The recommendation function is returning all `zero distances`, which indicates that the model may be finding attractions with the exact same rating or there's an issue with distance computation. This suggests that the model might need adjustment or re-evaluation to ensure accurate recommendations.

In [14]:
# Split the data into training and testing sets
X_train, X_test = train_test_split(X_scaled, test_size=0.2, random_state=42)

In [15]:
# Initialize and fit the KNN model
knn = NearestNeighbors(n_neighbors=5, metric='cosine')
knn.fit(X_train)

# Predict on the test set
distances, indices = knn.kneighbors(X_test, n_neighbors=5)

# Compute average rating prediction for test samples
def predict_ratings(indices, X_train):
    return np.mean([X_train[idx] for idx in indices], axis=1)

# Compute predicted ratings for test data
y_pred = predict_ratings(indices, X_train)

# Compute Mean Squared Error (MSE) and Root Mean Squared Error (RMSE)
mse = mean_squared_error(X_test, y_pred)
rmse = np.sqrt(mse)

# Compute Mean Absolute Error (MAE)
mae = mean_absolute_error(X_test, y_pred)

print(f"Mean Squared Error (MSE): {mse}")
print(f"Root Mean Squared Error (RMSE): {rmse}")
print(f"Mean Absolute Error (MAE): {mae}")

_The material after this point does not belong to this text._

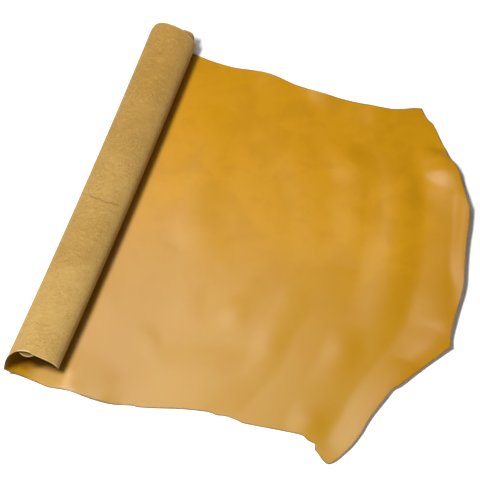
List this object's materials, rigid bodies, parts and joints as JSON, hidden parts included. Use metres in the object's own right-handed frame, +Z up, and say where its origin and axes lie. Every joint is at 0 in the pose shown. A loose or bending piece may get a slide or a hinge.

Mean Squared Error (MSE): 0.1458254636550625
Root Mean Squared Error (RMSE): 0.38187100394644063
Mean Absolute Error (MAE): 0.1589658717277632


The `MSE` of `0.146` indicates that the squared differences between predicted and actual ratings are relatively small. The `RMSE` of `0.382` suggests that, on average, our predictions are about 0.38 units away from the actual ratings. `MAE` of `0.159` shows that, on average, our predictions deviate by 0.16 units from the true ratings, indicating overall good model performance.

##### NOTE:
    
   We didn't use accuracy and recall because they are typically used for classification tasks, not for predicting ratings in a recommendation system. Instead, we used Mean Squared Error (MSE) and Mean Absolute Error (MAE) to measure how well our model's predicted ratings match the actual ratings. These metrics are more suitable for evaluating the performance of regression models.